Overall, AHDI provided the most substantial answers for my test questions and the best answers across the board in terms of the combinations of definitions, explanations of the allusions or origin of the idioms, sample sentences and dates for first use.
The xrefer software does not include some of the features that would make searching more efficient because it saves those for the fee-based collection offered in xreferplus. This explains why it is not possible to limit the search to one or more specific resources in the xrefer collection. You can search all categories or one specific category, such as Language and Usage. This category also retrieves matching entries from other sources, such as the New Fowler's Modern English Usage, the Concise Oxford Dictionary of Linguistics and the Oxford Companion to the English Language. Luckily for most of my test questions, the entries from AHDI came up on the top of the list. This ranking is particularly important when you are looking for common words used idiomatically, such as "dog," because the search term may appear anywhere in an entry.

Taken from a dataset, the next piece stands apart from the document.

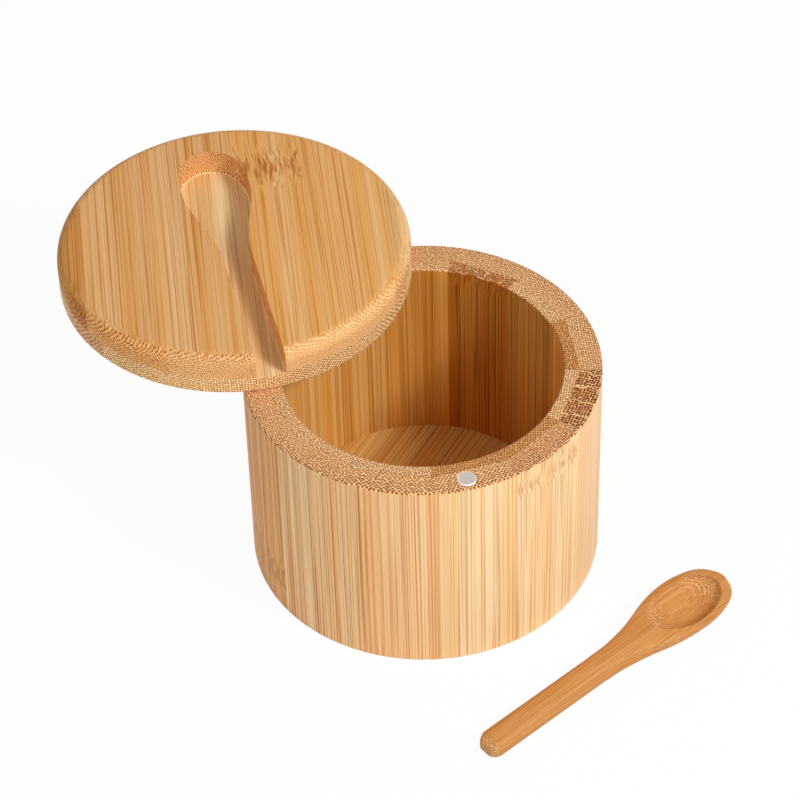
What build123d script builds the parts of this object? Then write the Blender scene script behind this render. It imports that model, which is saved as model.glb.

The software offers options to specify exact phrase searching, approximate spelling (which comes in handy when searching for anglicized Asian and Arabic names and words, such as mujahedin, which are spelled differently in the various sources) and you can use wild cards anywhere in your query, although this was not relevant for this test.
One nice feature is that the results show adjacent words to the one you are looking at, provide cross references to other sources and remind you to look up "also" terms where your search word is not the lead word. These are listed as links, as is the case with the idiom "to paint the town red" when you search for the word "red."
Although xrefer will make some changes to its Web site in February 2003, removing some titles from the collection, this will not affect the American Heritage Dictionary of Idioms, which will remain an excellent free source.